┏━━

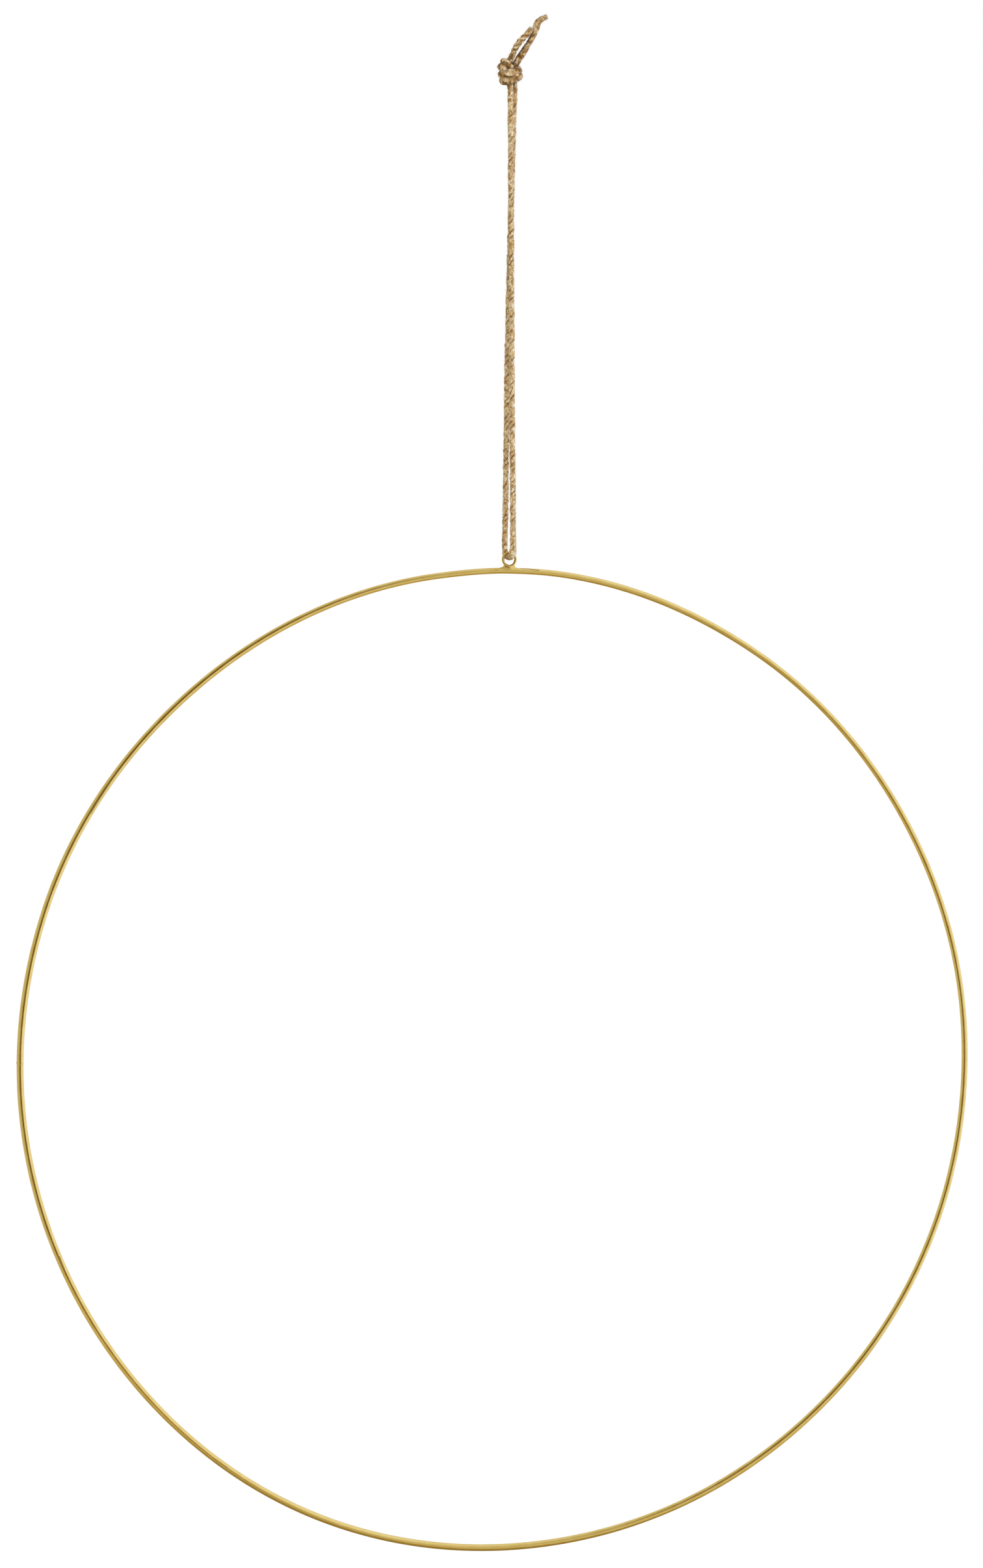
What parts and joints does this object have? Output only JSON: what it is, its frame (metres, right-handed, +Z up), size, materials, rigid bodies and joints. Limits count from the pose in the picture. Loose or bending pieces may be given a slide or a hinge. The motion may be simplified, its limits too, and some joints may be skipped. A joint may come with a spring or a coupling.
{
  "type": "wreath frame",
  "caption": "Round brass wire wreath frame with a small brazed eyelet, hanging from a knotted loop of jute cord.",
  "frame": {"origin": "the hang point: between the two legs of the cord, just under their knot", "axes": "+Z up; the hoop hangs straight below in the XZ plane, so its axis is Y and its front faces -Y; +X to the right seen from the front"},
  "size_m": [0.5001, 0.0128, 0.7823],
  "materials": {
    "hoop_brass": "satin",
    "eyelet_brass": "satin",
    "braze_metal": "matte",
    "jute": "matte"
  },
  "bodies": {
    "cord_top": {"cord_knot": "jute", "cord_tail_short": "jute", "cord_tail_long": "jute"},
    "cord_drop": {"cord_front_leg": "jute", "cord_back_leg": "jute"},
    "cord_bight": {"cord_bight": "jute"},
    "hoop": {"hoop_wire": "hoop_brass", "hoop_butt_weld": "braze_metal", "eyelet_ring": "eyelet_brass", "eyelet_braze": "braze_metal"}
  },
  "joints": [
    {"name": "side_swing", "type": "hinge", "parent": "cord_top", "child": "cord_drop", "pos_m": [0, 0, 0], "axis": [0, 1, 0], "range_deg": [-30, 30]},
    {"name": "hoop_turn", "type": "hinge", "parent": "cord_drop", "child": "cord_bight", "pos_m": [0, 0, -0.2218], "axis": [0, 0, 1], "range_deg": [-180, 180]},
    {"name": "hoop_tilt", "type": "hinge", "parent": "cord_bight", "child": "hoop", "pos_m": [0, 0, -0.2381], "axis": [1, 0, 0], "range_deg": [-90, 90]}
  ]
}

┗━━

GIVEN INSTRUCTION:
Please repeat the listing exactly, with nothing left out.

RESULT BELOW:
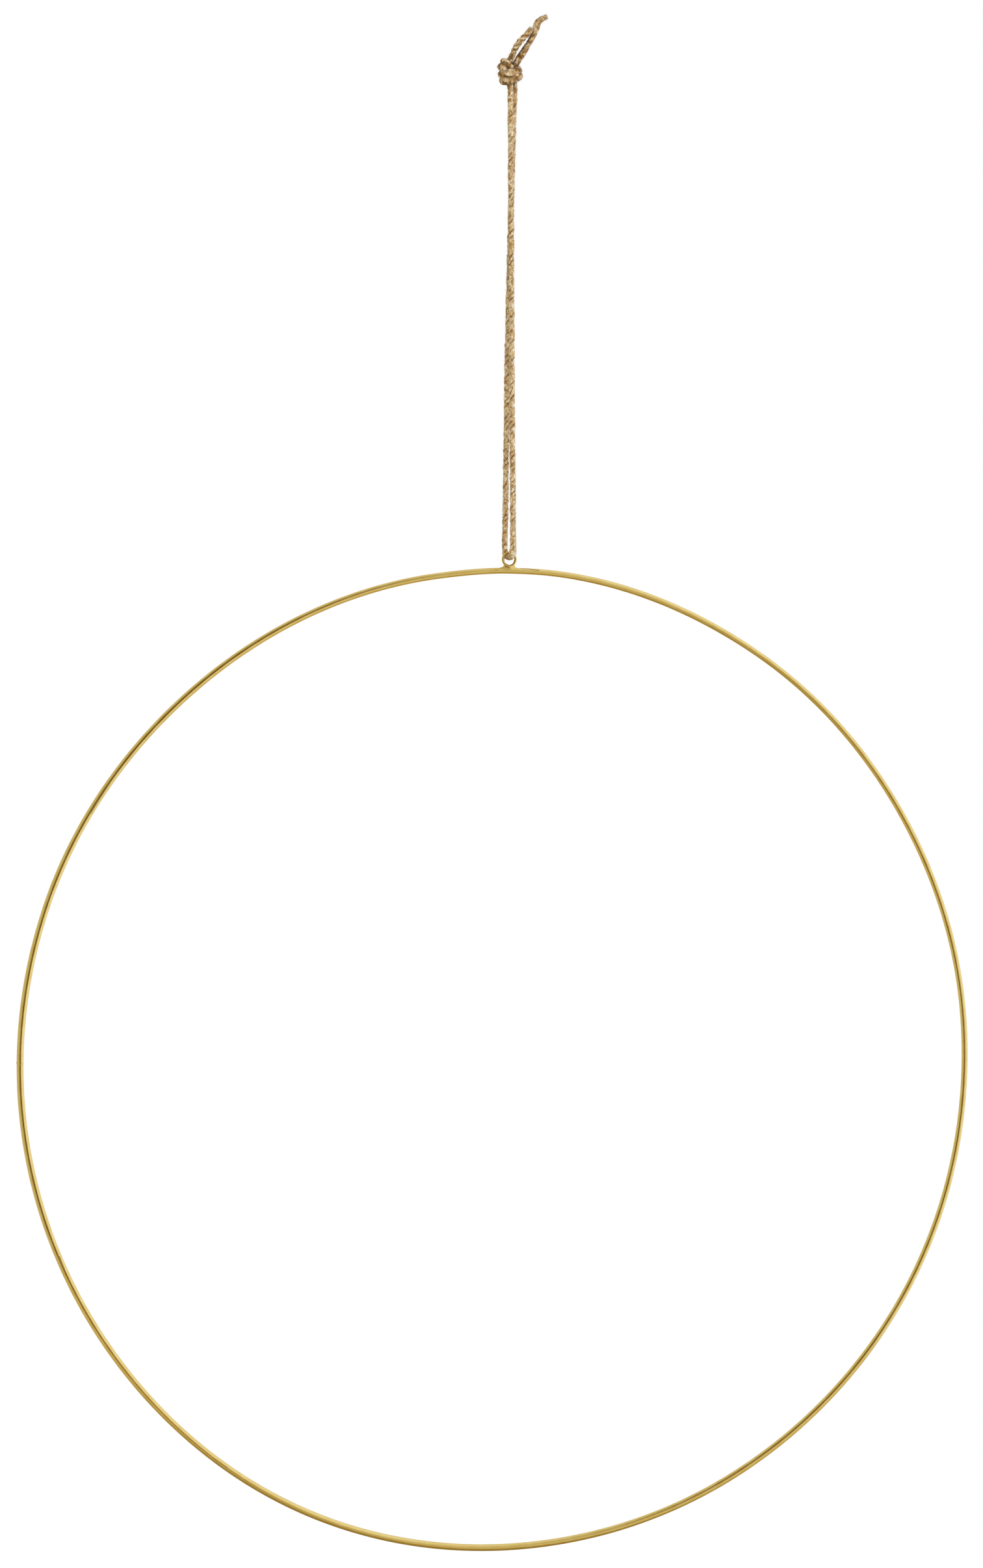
What parts and joints does this object have? Output only JSON: what it is, its frame (metres, right-handed, +Z up), size, materials, rigid bodies and joints. Limits count from the pose in the picture. Loose or bending pieces may be given a slide or a hinge. The motion may be simplified, its limits too, and some joints may be skipped. A joint may come with a spring or a coupling.
{
  "type": "wreath frame",
  "caption": "Round brass wire wreath frame with a small brazed eyelet, hanging from a knotted loop of jute cord.",
  "frame": {"origin": "the hang point: between the two legs of the cord, just under their knot", "axes": "+Z up; the hoop hangs straight below in the XZ plane, so its axis is Y and its front faces -Y; +X to the right seen from the front"},
  "size_m": [0.5001, 0.0128, 0.7823],
  "materials": {
    "hoop_brass": "satin",
    "eyelet_brass": "satin",
    "braze_metal": "matte",
    "jute": "matte"
  },
  "bodies": {
    "cord_top": {"cord_knot": "jute", "cord_tail_short": "jute", "cord_tail_long": "jute"},
    "cord_drop": {"cord_front_leg": "jute", "cord_back_leg": "jute"},
    "cord_bight": {"cord_bight": "jute"},
    "hoop": {"hoop_wire": "hoop_brass", "hoop_butt_weld": "braze_metal", "eyelet_ring": "eyelet_brass", "eyelet_braze": "braze_metal"}
  },
  "joints": [
    {"name": "side_swing", "type": "hinge", "parent": "cord_top", "child": "cord_drop", "pos_m": [0, 0, 0], "axis": [0, 1, 0], "range_deg": [-30, 30]},
    {"name": "hoop_turn", "type": "hinge", "parent": "cord_drop", "child": "cord_bight", "pos_m": [0, 0, -0.2218], "axis": [0, 0, 1], "range_deg": [-180, 180]},
    {"name": "hoop_tilt", "type": "hinge", "parent": "cord_bight", "child": "hoop", "pos_m": [0, 0, -0.2381], "axis": [1, 0, 0], "range_deg": [-90, 90]}
  ]
}